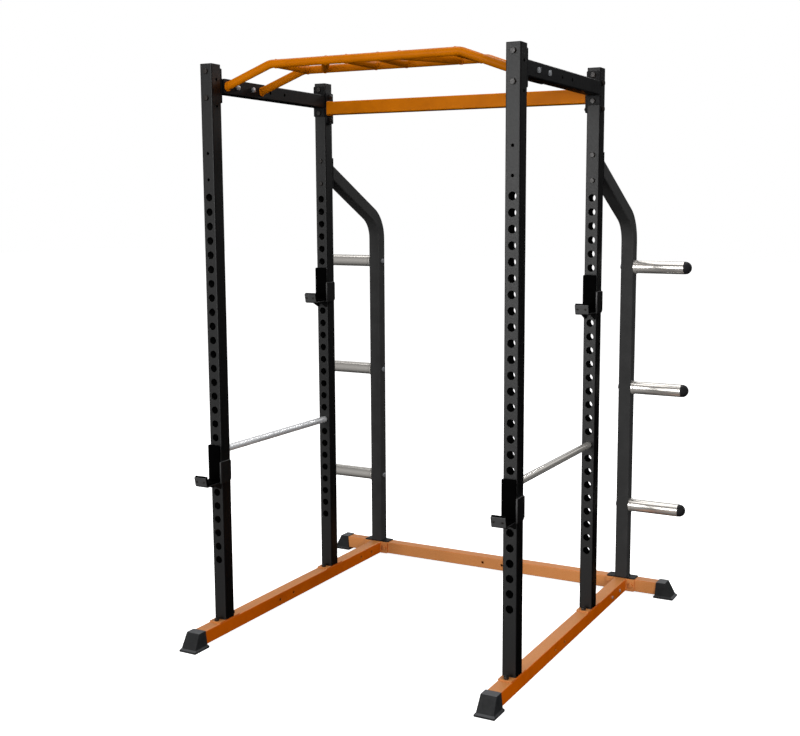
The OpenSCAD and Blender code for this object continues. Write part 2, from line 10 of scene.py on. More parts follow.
import bmesh
import bpy
import numpy as np
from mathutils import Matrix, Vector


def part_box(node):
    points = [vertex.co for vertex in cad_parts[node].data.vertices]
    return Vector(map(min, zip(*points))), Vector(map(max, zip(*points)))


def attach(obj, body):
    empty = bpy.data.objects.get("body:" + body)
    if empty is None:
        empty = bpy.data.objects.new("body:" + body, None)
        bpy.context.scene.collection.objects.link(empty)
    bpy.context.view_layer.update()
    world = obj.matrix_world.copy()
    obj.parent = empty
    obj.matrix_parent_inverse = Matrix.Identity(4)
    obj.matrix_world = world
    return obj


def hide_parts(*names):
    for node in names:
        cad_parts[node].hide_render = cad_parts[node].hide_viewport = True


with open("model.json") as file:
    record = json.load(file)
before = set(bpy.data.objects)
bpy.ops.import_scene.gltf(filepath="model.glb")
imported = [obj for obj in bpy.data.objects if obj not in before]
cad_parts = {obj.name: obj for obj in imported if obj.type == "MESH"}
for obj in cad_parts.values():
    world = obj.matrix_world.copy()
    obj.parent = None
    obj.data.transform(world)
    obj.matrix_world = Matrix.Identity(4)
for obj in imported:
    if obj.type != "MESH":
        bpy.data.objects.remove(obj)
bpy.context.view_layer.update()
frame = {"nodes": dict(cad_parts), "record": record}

TURN = 2 * math.pi
MAIN = "frame"                     # the body that stands still
X, Y, Z = np.eye(3)


# ---------- places, in millimetres ----------
def corners(node):
    """Lowest and highest corner of a node of the frame."""
    low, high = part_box(node)
    return np.array(low) * 1000, np.array(high) * 1000


def middle(node):
    low, high = corners(node)
    return (low + high) / 2


TUBE = 50.0
HALF = TUBE / 2
CORNER = 4.0                       # outside corner radius of the square tube
PLATE = 6.0
THIN_PLATE = 4.0
PLATE_L = 118.0
PAIR = 45.0                        # a bolt of a joint plate from the plate's middle
SPARE_BACK = 154                   # the rails' rear spare holes from the rear beam's middle
NUT_H = 8.0
HEAD_H = 6.4
FLATS = 17.0
STICK_OUT = 3.0                    # bolt end beyond its nut
side_x = middle("front_right_upright")[0]
front_y = middle("front_right_upright")[1]
rear_y = middle("rear_right_upright")[1]
beam_y = middle("rear_base_beam")[1]
rail_z = middle("rear_base_beam")[2]
rail_top = rail_z + HALF
rail_end = corners("left_base_rail")[1][1]
foot_z = corners("front_right_upright")[0][2]
upright_top = corners("front_right_upright")[1][2]
top_z = middle("left_top_tube")[2]
top_ends = corners("left_top_tube")[0][1], corners("left_top_tube")[1][1]
beam_top_z = middle("rear_top_beam")[2]
beam_top_end = corners("rear_top_beam")[1][0]
post_z = middle("storage_post_flanges")[2]
grip_front_y = middle("pull_up_front_tube")[1]
grip_rear_y = middle("pull_up_rear_tube")[1]
grip_mid_y = (grip_front_y + grip_rear_y) / 2
GRIP_R = 14.0
grip_z = corners("pull_up_front_tube")[1][2] - GRIP_R
grip_end = corners("pull_up_front_tube")[1][0]
SIDES = (-1, 1)
peg_z = [middle("right_pegs")[2] + step * 480 for step in (-1, 0, 1)]


# ---------- shapes ----------
def grid(points, close_rows=False, close_columns=True):
    """(points, faces) of a surface given as rows and columns of points; either way may close."""
    rows, columns = points.shape[:2]
    i = np.arange(rows if close_rows else rows - 1)[:, None]
    j = np.arange(columns if close_columns else columns - 1)[None, :]
    below, right = (i + 1) % rows, (j + 1) % columns
    faces = np.stack([i * columns + j, i * columns + right,
                      below * columns + right, below * columns + j], -1)
    return points.reshape(-1, 3), faces.reshape(-1, 4).tolist()


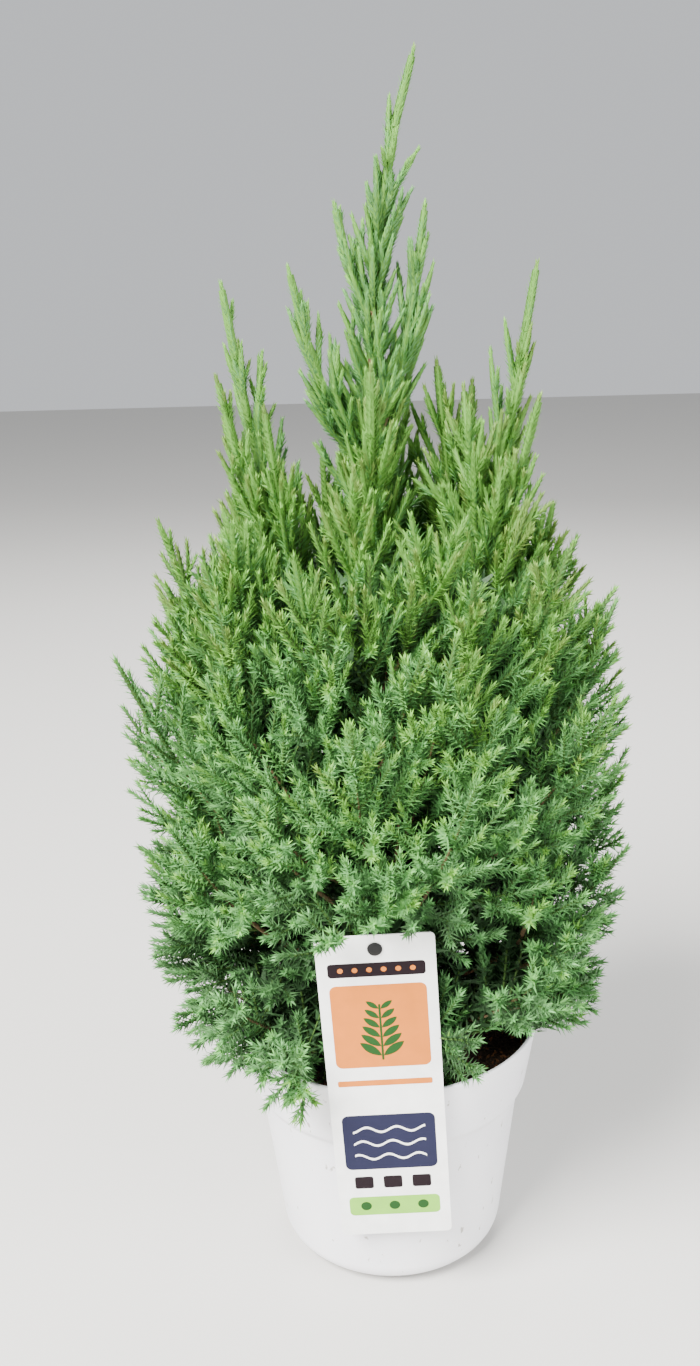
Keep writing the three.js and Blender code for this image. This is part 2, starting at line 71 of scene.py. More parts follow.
···
[Instruction] Write the entire listing out again, word for word.

[Solution for this problem]
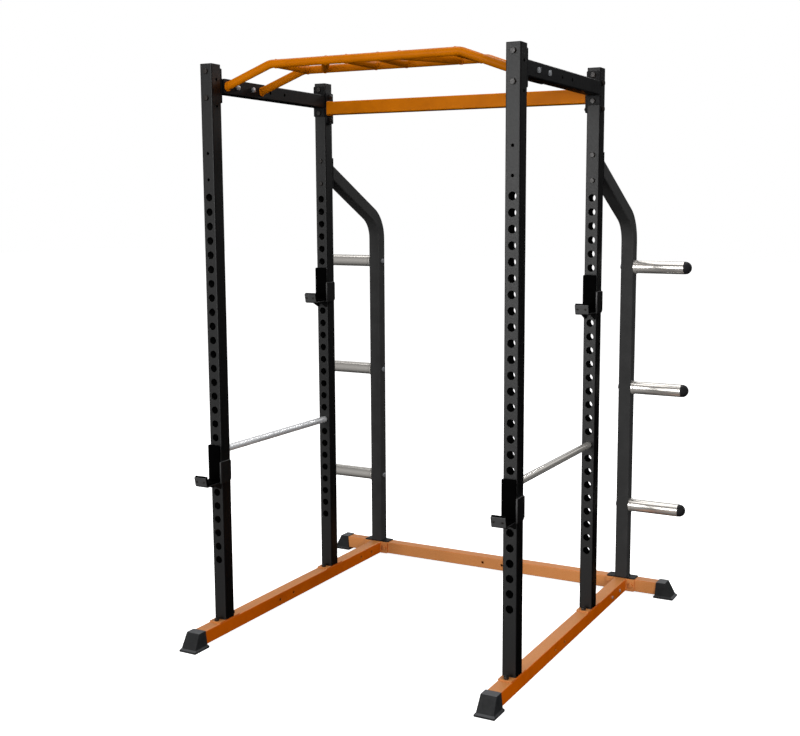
The OpenSCAD and Blender code for this object continues. Write part 2, from line 10 of scene.py on. More parts follow.
import bmesh
import bpy
import numpy as np
from mathutils import Matrix, Vector


def part_box(node):
    points = [vertex.co for vertex in cad_parts[node].data.vertices]
    return Vector(map(min, zip(*points))), Vector(map(max, zip(*points)))


def attach(obj, body):
    empty = bpy.data.objects.get("body:" + body)
    if empty is None:
        empty = bpy.data.objects.new("body:" + body, None)
        bpy.context.scene.collection.objects.link(empty)
    bpy.context.view_layer.update()
    world = obj.matrix_world.copy()
    obj.parent = empty
    obj.matrix_parent_inverse = Matrix.Identity(4)
    obj.matrix_world = world
    return obj


def hide_parts(*names):
    for node in names:
        cad_parts[node].hide_render = cad_parts[node].hide_viewport = True


with open("model.json") as file:
    record = json.load(file)
before = set(bpy.data.objects)
bpy.ops.import_scene.gltf(filepath="model.glb")
imported = [obj for obj in bpy.data.objects if obj not in before]
cad_parts = {obj.name: obj for obj in imported if obj.type == "MESH"}
for obj in cad_parts.values():
    world = obj.matrix_world.copy()
    obj.parent = None
    obj.data.transform(world)
    obj.matrix_world = Matrix.Identity(4)
for obj in imported:
    if obj.type != "MESH":
        bpy.data.objects.remove(obj)
bpy.context.view_layer.update()
frame = {"nodes": dict(cad_parts), "record": record}

TURN = 2 * math.pi
MAIN = "frame"                     # the body that stands still
X, Y, Z = np.eye(3)


# ---------- places, in millimetres ----------
def corners(node):
    """Lowest and highest corner of a node of the frame."""
    low, high = part_box(node)
    return np.array(low) * 1000, np.array(high) * 1000


def middle(node):
    low, high = corners(node)
    return (low + high) / 2


TUBE = 50.0
HALF = TUBE / 2
CORNER = 4.0                       # outside corner radius of the square tube
PLATE = 6.0
THIN_PLATE = 4.0
PLATE_L = 118.0
PAIR = 45.0                        # a bolt of a joint plate from the plate's middle
SPARE_BACK = 154                   # the rails' rear spare holes from the rear beam's middle
NUT_H = 8.0
HEAD_H = 6.4
FLATS = 17.0
STICK_OUT = 3.0                    # bolt end beyond its nut
side_x = middle("front_right_upright")[0]
front_y = middle("front_right_upright")[1]
rear_y = middle("rear_right_upright")[1]
beam_y = middle("rear_base_beam")[1]
rail_z = middle("rear_base_beam")[2]
rail_top = rail_z + HALF
rail_end = corners("left_base_rail")[1][1]
foot_z = corners("front_right_upright")[0][2]
upright_top = corners("front_right_upright")[1][2]
top_z = middle("left_top_tube")[2]
top_ends = corners("left_top_tube")[0][1], corners("left_top_tube")[1][1]
beam_top_z = middle("rear_top_beam")[2]
beam_top_end = corners("rear_top_beam")[1][0]
post_z = middle("storage_post_flanges")[2]
grip_front_y = middle("pull_up_front_tube")[1]
grip_rear_y = middle("pull_up_rear_tube")[1]
grip_mid_y = (grip_front_y + grip_rear_y) / 2
GRIP_R = 14.0
grip_z = corners("pull_up_front_tube")[1][2] - GRIP_R
grip_end = corners("pull_up_front_tube")[1][0]
SIDES = (-1, 1)
peg_z = [middle("right_pegs")[2] + step * 480 for step in (-1, 0, 1)]


# ---------- shapes ----------
def grid(points, close_rows=False, close_columns=True):
    """(points, faces) of a surface given as rows and columns of points; either way may close."""
    rows, columns = points.shape[:2]
    i = np.arange(rows if close_rows else rows - 1)[:, None]
    j = np.arange(columns if close_columns else columns - 1)[None, :]
    below, right = (i + 1) % rows, (j + 1) % columns
    faces = np.stack([i * columns + j, i * columns + right,
                      below * columns + right, below * columns + j], -1)
    return points.reshape(-1, 3), faces.reshape(-1, 4).tolist()


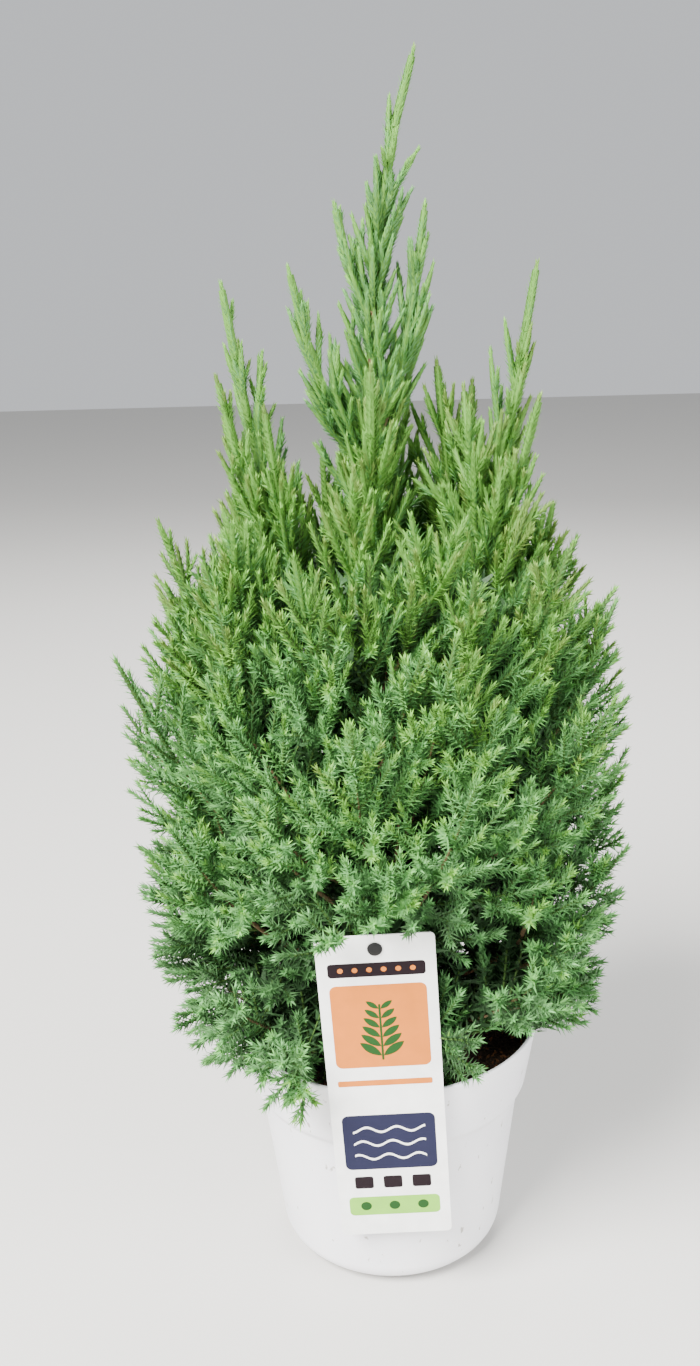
Keep writing the three.js and Blender code for this image. This is part 2, starting at line 71 of scene.py. More parts follow.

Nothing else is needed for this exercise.